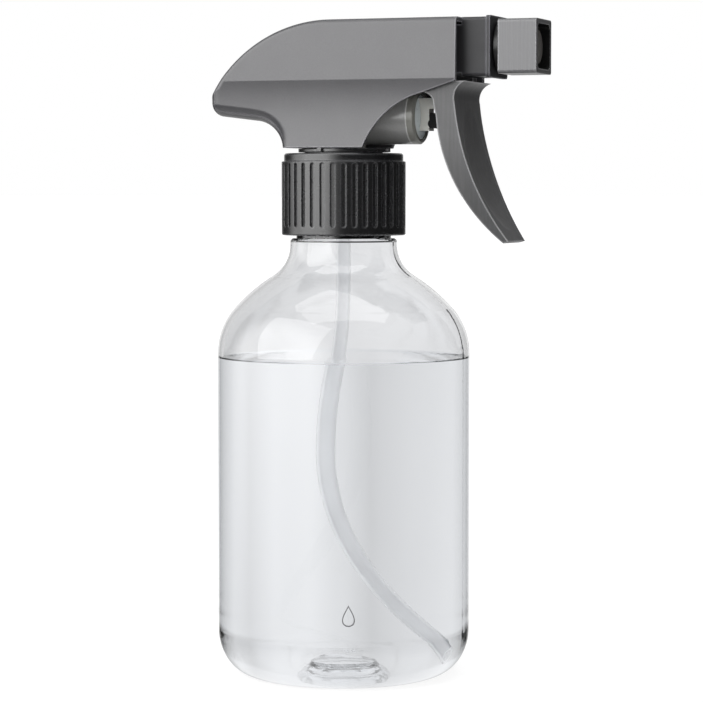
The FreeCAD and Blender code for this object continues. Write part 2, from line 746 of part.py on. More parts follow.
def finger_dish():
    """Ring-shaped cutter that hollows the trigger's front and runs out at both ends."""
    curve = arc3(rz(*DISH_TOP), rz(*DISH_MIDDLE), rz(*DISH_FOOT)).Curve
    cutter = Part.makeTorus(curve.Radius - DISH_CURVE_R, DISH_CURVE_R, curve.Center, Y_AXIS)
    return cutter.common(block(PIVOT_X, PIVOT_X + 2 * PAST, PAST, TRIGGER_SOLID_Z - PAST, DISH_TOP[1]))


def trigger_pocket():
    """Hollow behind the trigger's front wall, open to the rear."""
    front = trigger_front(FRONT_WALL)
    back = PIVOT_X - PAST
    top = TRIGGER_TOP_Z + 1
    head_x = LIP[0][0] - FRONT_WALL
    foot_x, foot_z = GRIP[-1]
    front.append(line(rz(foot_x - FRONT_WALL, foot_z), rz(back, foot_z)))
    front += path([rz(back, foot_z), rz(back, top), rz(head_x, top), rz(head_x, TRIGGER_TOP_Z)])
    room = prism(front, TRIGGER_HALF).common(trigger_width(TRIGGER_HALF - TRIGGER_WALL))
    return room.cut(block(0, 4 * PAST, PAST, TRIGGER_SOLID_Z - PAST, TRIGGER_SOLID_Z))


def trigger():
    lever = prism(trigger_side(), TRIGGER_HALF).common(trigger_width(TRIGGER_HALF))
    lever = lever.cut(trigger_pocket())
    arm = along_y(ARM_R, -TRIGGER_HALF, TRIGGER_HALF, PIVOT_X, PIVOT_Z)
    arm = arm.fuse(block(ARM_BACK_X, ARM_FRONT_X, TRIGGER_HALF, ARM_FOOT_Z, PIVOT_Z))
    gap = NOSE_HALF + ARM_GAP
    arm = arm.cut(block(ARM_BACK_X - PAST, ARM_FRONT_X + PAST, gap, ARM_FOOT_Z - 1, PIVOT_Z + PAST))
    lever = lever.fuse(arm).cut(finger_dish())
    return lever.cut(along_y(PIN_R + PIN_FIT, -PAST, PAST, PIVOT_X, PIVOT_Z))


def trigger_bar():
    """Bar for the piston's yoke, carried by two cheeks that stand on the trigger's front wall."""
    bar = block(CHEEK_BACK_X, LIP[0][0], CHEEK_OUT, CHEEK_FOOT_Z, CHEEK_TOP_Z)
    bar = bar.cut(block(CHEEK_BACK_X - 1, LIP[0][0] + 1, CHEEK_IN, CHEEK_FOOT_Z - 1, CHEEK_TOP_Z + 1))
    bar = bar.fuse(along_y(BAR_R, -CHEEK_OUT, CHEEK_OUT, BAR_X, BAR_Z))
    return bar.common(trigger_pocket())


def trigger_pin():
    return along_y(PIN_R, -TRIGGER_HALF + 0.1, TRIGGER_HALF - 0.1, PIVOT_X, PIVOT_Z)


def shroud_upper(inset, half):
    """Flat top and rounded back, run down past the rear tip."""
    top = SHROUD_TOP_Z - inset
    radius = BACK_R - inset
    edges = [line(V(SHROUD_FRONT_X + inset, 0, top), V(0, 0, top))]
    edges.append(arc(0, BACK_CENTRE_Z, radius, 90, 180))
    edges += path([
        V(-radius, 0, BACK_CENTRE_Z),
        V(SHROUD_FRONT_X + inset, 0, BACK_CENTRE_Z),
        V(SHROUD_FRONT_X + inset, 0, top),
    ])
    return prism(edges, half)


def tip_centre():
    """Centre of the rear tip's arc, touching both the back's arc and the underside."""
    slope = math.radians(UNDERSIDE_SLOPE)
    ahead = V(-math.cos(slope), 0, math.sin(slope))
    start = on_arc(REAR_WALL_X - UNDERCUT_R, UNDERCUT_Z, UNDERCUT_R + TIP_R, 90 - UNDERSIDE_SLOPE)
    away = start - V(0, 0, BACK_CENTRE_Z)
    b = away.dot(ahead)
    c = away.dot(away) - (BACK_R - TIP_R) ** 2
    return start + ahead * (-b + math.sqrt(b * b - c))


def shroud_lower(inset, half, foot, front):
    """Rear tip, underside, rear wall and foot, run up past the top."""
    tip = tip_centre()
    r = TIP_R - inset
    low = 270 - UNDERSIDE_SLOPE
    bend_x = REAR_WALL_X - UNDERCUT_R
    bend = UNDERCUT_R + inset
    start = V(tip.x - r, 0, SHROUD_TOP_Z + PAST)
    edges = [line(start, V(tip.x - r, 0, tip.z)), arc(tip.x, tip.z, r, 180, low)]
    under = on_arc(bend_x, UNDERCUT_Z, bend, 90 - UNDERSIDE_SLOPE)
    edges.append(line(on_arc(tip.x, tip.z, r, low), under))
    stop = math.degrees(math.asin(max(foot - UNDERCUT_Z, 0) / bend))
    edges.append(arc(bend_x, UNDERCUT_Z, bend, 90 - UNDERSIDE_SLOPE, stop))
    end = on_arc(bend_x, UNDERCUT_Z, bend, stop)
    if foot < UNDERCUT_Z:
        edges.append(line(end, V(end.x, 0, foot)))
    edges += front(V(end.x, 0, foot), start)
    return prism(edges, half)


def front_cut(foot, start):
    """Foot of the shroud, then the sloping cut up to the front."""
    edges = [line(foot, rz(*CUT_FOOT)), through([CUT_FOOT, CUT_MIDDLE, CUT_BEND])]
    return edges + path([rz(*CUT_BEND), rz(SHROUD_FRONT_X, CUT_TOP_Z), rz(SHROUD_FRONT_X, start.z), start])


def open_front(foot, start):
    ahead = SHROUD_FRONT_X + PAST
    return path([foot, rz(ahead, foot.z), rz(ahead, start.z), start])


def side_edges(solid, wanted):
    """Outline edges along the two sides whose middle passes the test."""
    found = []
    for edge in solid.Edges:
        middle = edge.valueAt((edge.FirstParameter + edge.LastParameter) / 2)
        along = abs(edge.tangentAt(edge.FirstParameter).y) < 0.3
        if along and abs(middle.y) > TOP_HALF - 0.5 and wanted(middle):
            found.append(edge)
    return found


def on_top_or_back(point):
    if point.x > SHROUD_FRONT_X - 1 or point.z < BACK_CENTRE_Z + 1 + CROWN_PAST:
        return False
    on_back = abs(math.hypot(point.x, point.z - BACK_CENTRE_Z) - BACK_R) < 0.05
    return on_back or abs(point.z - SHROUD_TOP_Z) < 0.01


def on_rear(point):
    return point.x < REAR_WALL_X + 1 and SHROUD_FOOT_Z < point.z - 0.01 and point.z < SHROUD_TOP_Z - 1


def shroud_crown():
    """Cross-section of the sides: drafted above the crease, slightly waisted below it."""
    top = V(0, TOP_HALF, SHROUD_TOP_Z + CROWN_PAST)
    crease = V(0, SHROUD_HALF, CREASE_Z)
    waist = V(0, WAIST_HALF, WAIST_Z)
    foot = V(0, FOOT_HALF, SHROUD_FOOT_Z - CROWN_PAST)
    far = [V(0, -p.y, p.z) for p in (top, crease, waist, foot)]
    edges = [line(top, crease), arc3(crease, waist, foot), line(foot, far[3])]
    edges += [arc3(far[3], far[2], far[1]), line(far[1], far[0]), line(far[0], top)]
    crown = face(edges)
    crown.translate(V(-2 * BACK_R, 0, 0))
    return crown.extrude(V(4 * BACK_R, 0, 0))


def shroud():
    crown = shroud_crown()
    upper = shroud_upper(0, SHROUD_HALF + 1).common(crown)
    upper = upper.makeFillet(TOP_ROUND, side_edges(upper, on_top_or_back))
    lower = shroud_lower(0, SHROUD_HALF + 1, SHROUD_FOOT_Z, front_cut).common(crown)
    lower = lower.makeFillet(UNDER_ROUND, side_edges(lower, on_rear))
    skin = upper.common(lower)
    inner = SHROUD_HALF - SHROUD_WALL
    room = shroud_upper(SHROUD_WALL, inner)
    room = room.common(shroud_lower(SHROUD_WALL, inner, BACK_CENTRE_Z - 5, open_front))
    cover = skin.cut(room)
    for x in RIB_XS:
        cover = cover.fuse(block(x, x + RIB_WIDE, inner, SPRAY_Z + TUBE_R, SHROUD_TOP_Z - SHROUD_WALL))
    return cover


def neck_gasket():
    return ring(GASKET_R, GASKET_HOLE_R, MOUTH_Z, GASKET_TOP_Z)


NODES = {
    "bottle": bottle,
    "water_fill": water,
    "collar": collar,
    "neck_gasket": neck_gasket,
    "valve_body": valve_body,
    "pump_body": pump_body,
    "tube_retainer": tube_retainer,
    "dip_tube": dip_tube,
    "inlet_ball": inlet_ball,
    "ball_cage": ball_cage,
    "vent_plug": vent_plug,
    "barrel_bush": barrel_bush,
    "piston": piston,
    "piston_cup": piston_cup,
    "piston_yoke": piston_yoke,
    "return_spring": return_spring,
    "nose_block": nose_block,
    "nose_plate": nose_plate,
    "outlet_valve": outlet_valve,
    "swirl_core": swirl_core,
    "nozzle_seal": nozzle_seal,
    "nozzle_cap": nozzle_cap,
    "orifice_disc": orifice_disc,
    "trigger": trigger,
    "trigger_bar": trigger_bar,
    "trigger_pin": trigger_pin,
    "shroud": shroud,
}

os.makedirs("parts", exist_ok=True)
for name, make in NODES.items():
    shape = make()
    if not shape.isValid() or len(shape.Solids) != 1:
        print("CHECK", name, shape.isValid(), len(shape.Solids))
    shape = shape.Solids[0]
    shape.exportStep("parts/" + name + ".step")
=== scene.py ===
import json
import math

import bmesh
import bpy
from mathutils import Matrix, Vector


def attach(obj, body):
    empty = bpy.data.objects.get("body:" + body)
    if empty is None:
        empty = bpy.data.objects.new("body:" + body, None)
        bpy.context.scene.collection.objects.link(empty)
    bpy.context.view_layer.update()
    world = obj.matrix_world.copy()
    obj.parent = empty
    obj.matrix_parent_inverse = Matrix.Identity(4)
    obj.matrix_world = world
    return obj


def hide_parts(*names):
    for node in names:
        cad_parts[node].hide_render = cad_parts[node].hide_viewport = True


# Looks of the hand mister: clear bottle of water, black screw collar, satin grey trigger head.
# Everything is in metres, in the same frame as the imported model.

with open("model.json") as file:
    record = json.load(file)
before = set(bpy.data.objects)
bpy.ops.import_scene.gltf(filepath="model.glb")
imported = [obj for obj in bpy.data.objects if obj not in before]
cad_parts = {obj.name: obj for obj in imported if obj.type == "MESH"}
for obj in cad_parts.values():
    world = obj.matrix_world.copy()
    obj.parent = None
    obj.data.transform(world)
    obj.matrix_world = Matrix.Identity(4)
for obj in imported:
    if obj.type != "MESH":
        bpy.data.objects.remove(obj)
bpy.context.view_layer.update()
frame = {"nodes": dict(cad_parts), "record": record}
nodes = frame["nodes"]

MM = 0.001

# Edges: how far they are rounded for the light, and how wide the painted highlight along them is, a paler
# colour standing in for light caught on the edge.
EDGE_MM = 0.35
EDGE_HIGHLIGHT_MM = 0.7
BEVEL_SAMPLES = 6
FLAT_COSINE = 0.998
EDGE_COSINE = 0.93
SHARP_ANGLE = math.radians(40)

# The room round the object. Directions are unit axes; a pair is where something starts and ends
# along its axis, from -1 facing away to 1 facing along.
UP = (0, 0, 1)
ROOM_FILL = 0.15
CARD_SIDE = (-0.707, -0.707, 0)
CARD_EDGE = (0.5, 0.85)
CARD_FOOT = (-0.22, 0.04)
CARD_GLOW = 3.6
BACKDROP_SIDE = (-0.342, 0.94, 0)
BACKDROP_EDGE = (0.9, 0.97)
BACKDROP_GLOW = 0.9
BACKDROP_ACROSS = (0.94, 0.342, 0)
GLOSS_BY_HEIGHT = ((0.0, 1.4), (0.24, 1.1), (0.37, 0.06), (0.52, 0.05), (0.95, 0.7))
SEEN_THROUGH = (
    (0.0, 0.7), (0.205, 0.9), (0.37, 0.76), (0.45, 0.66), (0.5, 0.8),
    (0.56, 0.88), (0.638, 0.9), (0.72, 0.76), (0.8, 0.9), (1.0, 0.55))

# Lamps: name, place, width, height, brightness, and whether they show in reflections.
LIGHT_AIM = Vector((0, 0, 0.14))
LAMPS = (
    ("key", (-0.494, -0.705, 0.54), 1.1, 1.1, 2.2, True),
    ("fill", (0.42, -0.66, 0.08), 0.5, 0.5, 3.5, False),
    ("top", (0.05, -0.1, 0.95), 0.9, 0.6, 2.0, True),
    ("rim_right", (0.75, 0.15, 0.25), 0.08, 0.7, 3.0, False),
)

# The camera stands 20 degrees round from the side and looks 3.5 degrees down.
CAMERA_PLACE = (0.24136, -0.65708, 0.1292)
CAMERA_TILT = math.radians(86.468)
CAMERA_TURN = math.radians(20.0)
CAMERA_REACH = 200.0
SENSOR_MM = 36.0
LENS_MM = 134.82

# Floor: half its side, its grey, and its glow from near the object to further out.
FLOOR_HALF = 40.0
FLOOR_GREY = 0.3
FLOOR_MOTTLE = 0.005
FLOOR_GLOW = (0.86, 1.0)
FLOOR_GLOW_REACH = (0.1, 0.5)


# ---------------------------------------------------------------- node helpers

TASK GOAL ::
Exactly and only the lines from the line with "if not shape.isValid()" to the line with "SHARP_ANGLE = math.radians(40)", both included, are to be printed.

CORRECT RESULT ::
    if not shape.isValid() or len(shape.Solids) != 1:
        print("CHECK", name, shape.isValid(), len(shape.Solids))
    shape = shape.Solids[0]
    shape.exportStep("parts/" + name + ".step")
=== scene.py ===
import json
import math

import bmesh
import bpy
from mathutils import Matrix, Vector


def attach(obj, body):
    empty = bpy.data.objects.get("body:" + body)
    if empty is None:
        empty = bpy.data.objects.new("body:" + body, None)
        bpy.context.scene.collection.objects.link(empty)
    bpy.context.view_layer.update()
    world = obj.matrix_world.copy()
    obj.parent = empty
    obj.matrix_parent_inverse = Matrix.Identity(4)
    obj.matrix_world = world
    return obj


def hide_parts(*names):
    for node in names:
        cad_parts[node].hide_render = cad_parts[node].hide_viewport = True


# Looks of the hand mister: clear bottle of water, black screw collar, satin grey trigger head.
# Everything is in metres, in the same frame as the imported model.

with open("model.json") as file:
    record = json.load(file)
before = set(bpy.data.objects)
bpy.ops.import_scene.gltf(filepath="model.glb")
imported = [obj for obj in bpy.data.objects if obj not in before]
cad_parts = {obj.name: obj for obj in imported if obj.type == "MESH"}
for obj in cad_parts.values():
    world = obj.matrix_world.copy()
    obj.parent = None
    obj.data.transform(world)
    obj.matrix_world = Matrix.Identity(4)
for obj in imported:
    if obj.type != "MESH":
        bpy.data.objects.remove(obj)
bpy.context.view_layer.update()
frame = {"nodes": dict(cad_parts), "record": record}
nodes = frame["nodes"]

MM = 0.001

# Edges: how far they are rounded for the light, and how wide the painted highlight along them is, a paler
# colour standing in for light caught on the edge.
EDGE_MM = 0.35
EDGE_HIGHLIGHT_MM = 0.7
BEVEL_SAMPLES = 6
FLAT_COSINE = 0.998
EDGE_COSINE = 0.93
SHARP_ANGLE = math.radians(40)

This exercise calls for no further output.